Bahkan ketika penyakit menyerang dan memperpendek usia muda mereka, hal itu tidak menghentikan mereka atau menghalangi mereka untuk mengasihi, mempersembahkan diri kepada Allah, memuji-Nya, dan berdoa kepada-Nya untuk diri mereka sendiri dan untuk semua orang. Suatu hari Pier Giorgio berkata, "Hari kematianku akan menjadi hari terindah dalam hidupku" (Irene Funghi, I giovani assieme a Frassati: un compagno nei nostri cammini tortuosi: Avvenire, 2 Agustus 2025). Dalam foto terakhirnya, yang memperlihatkan dirinya sedang mendaki gunung di Val di Lanzo, dengan wajah menghadap ke tujuannya, ia menulis, "Ke atas" (idem). Lebih lanjut, Carlo, yang bahkan lebih muda dari Pier Giorgio, gemar mengatakan bahwa surga selalu menanti kita, dan mencintai hari esok berarti memberikan yang terbaik dari buah kita hari ini.

 

Sahabat-sahabat terkasih, Santo Pier Giorgio Frassati dan Santo Carlo Acutis merupakan undangan bagi kita semua, terutama kaum muda, untuk tidak menyia-nyiakan hidup kita, melainkan mengarahkannya ke atas dan menjadikannya mahakarya. Mereka menyemangati kita dengan kata-kata mereka: "Bukan aku, melainkan Allah," sebagaimana biasa dikatakan Carlo.
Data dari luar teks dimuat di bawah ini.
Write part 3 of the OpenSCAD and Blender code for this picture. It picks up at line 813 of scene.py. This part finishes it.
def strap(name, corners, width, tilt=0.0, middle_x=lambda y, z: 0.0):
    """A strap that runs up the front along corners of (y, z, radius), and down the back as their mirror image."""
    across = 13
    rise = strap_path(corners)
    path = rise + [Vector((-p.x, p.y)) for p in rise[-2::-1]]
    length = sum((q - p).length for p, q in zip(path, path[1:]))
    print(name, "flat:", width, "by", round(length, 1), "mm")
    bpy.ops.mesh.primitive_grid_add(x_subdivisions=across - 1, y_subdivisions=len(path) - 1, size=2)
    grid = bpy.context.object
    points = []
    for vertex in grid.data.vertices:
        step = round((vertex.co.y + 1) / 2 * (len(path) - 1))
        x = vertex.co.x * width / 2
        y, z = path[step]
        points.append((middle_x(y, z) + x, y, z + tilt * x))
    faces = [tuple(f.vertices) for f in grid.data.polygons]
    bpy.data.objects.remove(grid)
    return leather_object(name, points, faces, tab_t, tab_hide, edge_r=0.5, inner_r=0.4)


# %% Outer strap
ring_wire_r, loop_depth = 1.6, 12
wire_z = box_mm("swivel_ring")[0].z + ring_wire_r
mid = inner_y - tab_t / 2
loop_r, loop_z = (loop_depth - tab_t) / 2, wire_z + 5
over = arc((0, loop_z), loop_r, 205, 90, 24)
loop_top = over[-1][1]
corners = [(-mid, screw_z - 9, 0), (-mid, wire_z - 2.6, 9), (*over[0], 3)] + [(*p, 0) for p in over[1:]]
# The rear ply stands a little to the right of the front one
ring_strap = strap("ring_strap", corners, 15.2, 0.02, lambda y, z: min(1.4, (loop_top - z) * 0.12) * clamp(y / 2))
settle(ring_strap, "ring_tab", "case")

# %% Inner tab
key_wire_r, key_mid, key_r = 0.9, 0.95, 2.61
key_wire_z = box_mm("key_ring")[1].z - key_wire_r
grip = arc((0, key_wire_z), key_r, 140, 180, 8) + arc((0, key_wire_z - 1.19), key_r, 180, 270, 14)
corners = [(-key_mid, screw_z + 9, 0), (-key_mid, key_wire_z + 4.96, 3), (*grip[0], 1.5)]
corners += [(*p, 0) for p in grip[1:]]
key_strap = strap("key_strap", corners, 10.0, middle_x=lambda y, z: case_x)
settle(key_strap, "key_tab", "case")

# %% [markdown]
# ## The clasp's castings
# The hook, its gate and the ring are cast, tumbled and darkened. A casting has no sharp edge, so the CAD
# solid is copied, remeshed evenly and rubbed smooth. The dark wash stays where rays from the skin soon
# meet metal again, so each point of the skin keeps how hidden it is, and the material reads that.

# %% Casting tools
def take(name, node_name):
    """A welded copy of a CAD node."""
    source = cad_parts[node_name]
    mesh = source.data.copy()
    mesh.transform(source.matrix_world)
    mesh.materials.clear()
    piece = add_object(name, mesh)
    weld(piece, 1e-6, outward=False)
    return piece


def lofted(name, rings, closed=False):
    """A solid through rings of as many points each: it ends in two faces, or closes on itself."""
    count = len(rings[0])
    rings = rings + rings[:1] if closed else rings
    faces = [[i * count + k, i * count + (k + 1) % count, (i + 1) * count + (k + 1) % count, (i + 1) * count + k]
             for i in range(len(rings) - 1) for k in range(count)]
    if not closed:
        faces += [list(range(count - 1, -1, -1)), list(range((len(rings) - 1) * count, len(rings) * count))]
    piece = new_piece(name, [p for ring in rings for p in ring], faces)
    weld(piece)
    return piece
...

Dan Pier Giorgio: "Jika engkau menjadikan Allah sebagai pusat segala tindakanmu, maka engkau akan mencapai tujuan." Inilah rumusan sederhana namun jitu dari kekudusan mereka. Inilah juga jenis kesaksian yang harus kita ikuti, agar dapat menikmati hidup sepenuhnya dan bertemu Tuhan dalam perjamuan surgawi.